Despite their good statistics, we want to optimise the use of our data and find the best compromise between the required spatial resolution of our maps (Sect. 6) and S/N. The former is necessary when searching for inhomogeneities and kT/metal clumps (i.e. the smaller the better), the latter to ensure that the associate error bars are small enough to make our measurement significant. Clearly, these variables depend on the properties of the cluster and on the exposure time of our observations.
We perform a set of simulations to determine what the best combination of S/N and spatial resolution is for the case of A 4059. For every annulus (i.e. the ones determined in Sect. 5) we simulate a spectrum with input parameters (i.e. kT, O, Ne, Mg, Si, S, Ca, Fe, Ni, and the normalisation) corresponding to the ones determined in the radial profiles analysis.

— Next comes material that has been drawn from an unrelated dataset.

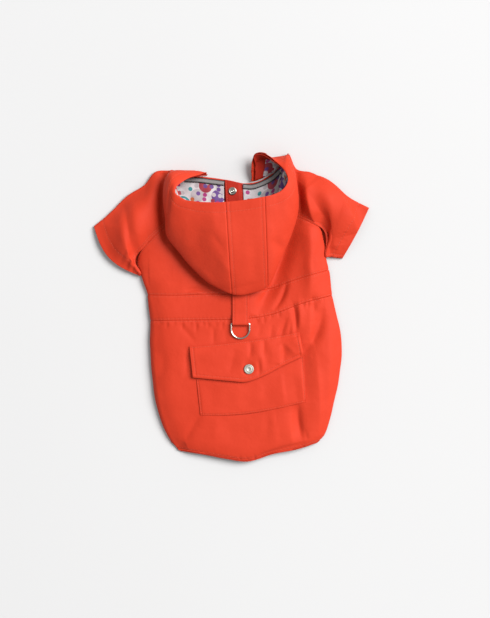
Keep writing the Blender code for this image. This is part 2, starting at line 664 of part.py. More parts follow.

The AXB and the HP background are added to the total spectrum by using the properties derived in Appendix B. We allow their respective normalisations to vary within ±3% in order to take into account spatial variations on the FoV. Starting from the value we derived for the radial profile, we rescale the normalisation of the simulated spectrum to the particular spatial resolutions we are interested in (here we test 15′′, 20′′, 25′′, 30′′, 40′′, 50′′, and 60′′). We then fit the spectrum as done for the real data and for all the annuli and spatial resolutions we calculate the relative errors on the temperature and Fe abundance as a function of S/N. The median values of 300 realisations are shown in Fig. B.2 with their 1σ errors.
A S/N of 100 is required to measure the abundance with a relative error lower than ~20%. With this choice the temperature will be also determined with a very good accuracy, i.e. relative errors always lower than ~5%.